↓↓↓

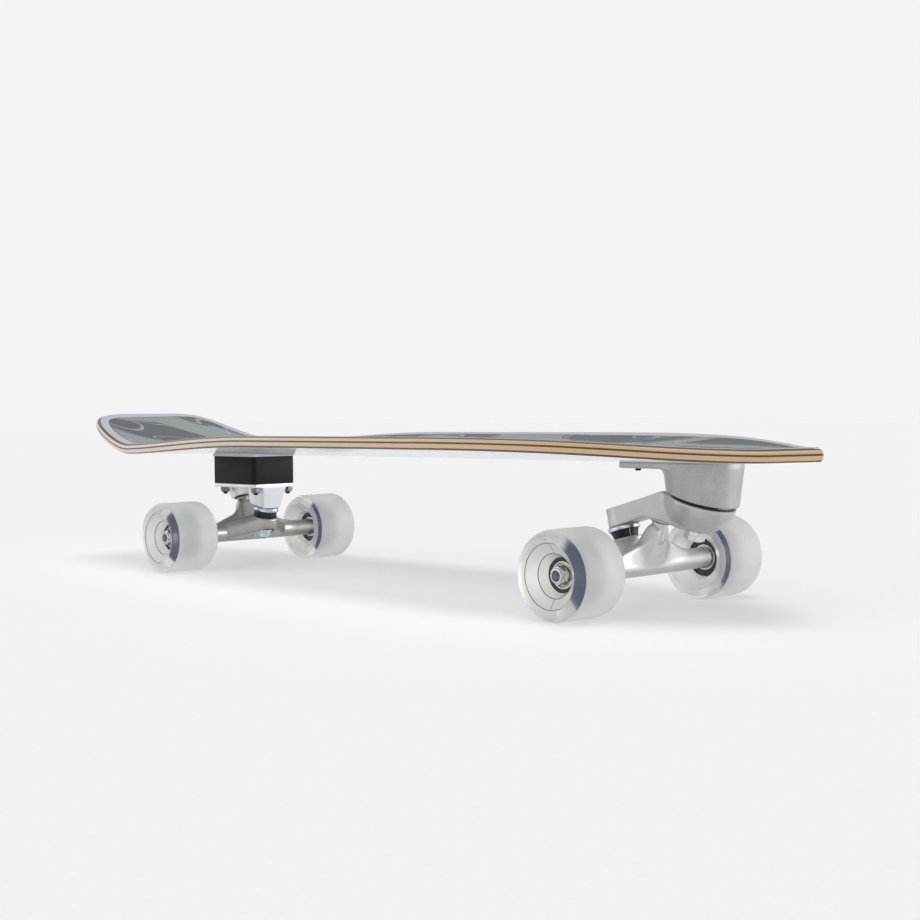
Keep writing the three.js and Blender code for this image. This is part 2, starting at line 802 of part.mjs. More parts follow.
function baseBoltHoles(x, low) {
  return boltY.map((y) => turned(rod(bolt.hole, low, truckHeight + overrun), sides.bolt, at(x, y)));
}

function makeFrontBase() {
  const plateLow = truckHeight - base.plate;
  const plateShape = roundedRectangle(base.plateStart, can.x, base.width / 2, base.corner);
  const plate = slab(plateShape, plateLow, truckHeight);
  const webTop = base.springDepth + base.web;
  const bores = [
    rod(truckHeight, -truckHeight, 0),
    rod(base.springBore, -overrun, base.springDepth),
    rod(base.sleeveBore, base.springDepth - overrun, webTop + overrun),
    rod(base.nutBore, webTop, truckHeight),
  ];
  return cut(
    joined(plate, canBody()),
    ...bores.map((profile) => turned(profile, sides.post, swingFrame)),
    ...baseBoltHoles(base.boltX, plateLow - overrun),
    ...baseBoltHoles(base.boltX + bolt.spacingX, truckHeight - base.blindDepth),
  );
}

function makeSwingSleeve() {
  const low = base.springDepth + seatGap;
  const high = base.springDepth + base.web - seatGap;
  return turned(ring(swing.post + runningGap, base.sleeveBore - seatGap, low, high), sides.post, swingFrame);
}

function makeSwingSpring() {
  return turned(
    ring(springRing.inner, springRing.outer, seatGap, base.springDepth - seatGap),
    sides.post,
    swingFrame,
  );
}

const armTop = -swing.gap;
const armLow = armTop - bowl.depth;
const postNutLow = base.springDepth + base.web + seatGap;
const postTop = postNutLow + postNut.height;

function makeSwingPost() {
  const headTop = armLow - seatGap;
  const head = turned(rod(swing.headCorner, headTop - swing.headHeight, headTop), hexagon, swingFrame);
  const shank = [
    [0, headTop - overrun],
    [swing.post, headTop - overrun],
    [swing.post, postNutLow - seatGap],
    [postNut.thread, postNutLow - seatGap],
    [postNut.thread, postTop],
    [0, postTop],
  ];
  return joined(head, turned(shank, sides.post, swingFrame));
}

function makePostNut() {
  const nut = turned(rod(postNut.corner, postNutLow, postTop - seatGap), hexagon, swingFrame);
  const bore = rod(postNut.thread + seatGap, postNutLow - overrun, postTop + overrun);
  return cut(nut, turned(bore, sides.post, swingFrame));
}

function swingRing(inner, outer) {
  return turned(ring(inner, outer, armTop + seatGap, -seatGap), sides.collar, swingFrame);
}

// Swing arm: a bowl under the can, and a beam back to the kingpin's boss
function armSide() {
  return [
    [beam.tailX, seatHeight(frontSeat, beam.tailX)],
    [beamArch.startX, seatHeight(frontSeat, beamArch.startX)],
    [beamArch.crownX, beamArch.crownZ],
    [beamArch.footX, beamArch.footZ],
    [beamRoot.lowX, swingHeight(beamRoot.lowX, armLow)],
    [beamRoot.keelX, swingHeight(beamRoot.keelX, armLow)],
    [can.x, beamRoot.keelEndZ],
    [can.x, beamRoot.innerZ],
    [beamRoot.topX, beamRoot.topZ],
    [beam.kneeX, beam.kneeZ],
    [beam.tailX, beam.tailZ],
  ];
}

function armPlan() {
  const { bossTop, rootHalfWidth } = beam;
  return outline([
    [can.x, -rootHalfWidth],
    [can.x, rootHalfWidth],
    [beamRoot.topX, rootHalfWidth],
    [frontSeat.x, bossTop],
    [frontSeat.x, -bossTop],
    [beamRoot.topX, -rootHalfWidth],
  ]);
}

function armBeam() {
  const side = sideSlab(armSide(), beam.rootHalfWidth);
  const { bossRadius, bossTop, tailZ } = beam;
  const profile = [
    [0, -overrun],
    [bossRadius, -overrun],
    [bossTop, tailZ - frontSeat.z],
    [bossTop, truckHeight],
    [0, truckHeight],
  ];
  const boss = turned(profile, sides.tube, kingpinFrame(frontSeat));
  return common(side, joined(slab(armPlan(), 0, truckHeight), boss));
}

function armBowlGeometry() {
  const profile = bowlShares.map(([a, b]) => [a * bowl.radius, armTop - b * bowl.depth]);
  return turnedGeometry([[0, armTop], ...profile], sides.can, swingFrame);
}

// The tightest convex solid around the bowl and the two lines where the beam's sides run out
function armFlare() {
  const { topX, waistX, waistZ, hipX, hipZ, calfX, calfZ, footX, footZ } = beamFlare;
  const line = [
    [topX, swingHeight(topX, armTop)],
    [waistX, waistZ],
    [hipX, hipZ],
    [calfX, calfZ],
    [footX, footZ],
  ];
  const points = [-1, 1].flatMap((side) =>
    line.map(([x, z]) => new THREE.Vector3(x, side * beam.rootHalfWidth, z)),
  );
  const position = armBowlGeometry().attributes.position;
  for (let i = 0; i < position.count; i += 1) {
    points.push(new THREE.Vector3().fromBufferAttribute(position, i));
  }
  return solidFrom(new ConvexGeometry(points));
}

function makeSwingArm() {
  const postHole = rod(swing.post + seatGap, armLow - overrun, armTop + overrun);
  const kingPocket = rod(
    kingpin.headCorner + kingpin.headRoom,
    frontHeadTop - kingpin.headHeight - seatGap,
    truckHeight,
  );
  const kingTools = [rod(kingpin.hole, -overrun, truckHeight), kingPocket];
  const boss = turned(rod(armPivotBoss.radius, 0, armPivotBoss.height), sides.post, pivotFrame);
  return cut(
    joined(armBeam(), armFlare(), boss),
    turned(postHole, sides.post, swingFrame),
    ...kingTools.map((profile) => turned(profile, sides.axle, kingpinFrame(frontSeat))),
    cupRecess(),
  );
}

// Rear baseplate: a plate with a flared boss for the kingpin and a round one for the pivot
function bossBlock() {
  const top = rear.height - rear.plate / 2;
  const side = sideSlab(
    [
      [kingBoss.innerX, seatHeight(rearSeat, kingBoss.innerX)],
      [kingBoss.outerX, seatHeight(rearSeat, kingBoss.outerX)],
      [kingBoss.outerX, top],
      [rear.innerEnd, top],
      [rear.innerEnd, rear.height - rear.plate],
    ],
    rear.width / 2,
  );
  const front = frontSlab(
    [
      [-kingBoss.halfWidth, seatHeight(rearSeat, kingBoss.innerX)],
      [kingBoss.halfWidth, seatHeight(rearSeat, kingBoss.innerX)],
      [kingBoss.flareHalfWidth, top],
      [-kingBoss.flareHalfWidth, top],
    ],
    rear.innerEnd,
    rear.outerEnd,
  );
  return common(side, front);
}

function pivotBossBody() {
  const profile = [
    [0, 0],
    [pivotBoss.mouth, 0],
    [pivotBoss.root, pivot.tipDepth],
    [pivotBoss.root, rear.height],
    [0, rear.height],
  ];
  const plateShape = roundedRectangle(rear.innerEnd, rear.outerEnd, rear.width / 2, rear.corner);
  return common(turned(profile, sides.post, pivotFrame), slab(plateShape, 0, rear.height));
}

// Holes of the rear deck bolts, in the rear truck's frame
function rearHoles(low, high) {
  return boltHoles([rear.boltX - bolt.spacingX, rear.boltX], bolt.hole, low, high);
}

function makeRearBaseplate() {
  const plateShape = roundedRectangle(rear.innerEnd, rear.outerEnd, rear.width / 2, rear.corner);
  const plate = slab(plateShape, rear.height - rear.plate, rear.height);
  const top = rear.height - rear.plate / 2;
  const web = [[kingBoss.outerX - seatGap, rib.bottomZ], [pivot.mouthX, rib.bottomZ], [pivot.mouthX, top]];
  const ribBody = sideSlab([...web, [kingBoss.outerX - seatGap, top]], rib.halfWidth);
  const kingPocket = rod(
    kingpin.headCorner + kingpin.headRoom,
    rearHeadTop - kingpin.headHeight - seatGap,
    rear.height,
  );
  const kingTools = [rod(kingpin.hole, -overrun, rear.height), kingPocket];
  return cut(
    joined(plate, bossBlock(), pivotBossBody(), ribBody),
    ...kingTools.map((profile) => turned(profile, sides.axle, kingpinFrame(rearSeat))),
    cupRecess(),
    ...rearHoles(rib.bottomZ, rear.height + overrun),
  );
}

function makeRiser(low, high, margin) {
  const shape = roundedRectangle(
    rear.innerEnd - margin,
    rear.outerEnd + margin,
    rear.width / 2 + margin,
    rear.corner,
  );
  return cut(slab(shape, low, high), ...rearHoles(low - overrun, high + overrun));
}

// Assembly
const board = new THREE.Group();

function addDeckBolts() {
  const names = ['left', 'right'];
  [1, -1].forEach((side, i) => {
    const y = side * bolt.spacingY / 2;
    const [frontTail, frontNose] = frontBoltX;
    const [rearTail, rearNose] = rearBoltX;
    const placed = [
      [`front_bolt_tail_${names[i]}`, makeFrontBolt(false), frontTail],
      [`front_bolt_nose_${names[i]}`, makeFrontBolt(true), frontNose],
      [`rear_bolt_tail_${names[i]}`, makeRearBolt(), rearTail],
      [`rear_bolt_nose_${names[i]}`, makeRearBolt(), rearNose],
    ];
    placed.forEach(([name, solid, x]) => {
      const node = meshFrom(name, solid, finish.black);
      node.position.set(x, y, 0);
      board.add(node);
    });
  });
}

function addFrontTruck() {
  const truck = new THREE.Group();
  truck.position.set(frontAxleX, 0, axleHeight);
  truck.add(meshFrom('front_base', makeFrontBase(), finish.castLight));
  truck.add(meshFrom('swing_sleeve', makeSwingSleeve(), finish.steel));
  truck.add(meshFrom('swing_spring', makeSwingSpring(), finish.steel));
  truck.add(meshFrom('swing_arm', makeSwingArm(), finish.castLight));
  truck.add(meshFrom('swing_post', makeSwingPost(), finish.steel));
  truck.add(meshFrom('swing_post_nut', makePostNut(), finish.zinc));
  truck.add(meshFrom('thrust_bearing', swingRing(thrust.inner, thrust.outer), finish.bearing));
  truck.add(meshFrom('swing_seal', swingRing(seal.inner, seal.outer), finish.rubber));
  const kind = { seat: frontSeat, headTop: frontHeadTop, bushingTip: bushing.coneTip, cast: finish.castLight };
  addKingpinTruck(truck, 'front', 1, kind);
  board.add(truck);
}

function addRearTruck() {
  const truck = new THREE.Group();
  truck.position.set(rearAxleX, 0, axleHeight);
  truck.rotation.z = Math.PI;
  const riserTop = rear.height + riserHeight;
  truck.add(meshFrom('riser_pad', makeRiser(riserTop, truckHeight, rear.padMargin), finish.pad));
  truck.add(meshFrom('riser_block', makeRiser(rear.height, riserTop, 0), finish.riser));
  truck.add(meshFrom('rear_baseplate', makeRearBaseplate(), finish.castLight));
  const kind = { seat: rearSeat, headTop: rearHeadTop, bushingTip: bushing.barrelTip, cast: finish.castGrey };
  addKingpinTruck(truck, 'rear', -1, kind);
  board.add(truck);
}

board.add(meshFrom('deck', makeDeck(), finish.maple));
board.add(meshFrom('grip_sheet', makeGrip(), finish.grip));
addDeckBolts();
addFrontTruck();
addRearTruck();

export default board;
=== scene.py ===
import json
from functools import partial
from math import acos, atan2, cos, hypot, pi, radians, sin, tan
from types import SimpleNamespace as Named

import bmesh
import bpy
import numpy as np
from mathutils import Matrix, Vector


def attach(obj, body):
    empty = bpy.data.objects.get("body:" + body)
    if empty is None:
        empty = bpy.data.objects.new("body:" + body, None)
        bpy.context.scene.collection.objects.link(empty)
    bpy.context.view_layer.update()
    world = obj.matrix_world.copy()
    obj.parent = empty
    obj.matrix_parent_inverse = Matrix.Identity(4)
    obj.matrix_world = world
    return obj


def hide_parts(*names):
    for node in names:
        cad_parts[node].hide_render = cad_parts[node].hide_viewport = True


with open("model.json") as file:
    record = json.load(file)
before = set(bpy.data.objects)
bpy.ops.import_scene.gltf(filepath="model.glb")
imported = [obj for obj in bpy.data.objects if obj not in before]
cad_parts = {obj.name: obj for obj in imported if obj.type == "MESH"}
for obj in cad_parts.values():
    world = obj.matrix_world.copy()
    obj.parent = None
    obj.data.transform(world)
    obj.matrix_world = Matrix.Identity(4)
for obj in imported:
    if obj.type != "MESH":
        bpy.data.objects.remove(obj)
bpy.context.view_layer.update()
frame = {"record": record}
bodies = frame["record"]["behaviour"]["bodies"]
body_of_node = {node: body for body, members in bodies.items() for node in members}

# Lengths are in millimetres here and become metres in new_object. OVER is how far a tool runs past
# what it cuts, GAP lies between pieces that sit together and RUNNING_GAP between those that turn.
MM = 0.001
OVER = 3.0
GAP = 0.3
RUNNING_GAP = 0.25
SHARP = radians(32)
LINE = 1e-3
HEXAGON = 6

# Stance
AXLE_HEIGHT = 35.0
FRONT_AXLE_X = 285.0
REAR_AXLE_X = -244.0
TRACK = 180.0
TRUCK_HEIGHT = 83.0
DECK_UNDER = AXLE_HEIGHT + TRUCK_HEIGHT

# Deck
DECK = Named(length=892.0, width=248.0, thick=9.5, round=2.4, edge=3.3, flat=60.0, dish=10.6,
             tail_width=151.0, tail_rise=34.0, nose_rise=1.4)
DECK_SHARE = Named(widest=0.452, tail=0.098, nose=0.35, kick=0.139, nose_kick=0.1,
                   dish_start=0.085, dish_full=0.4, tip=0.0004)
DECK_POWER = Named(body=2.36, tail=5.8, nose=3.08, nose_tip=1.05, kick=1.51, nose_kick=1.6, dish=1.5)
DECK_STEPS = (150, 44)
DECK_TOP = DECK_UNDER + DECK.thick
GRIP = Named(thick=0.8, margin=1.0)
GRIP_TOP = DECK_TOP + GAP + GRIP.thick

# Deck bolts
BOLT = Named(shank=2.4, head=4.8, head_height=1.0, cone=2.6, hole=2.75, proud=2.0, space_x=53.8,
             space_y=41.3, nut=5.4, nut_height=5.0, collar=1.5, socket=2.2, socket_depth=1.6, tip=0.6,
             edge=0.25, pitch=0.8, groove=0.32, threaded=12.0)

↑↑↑

Pick out all lines from the data above in which the word "with" appears.

// Rear baseplate: a plate with a flared boss for the kingpin and a round one for the pivot
with open("model.json") as file:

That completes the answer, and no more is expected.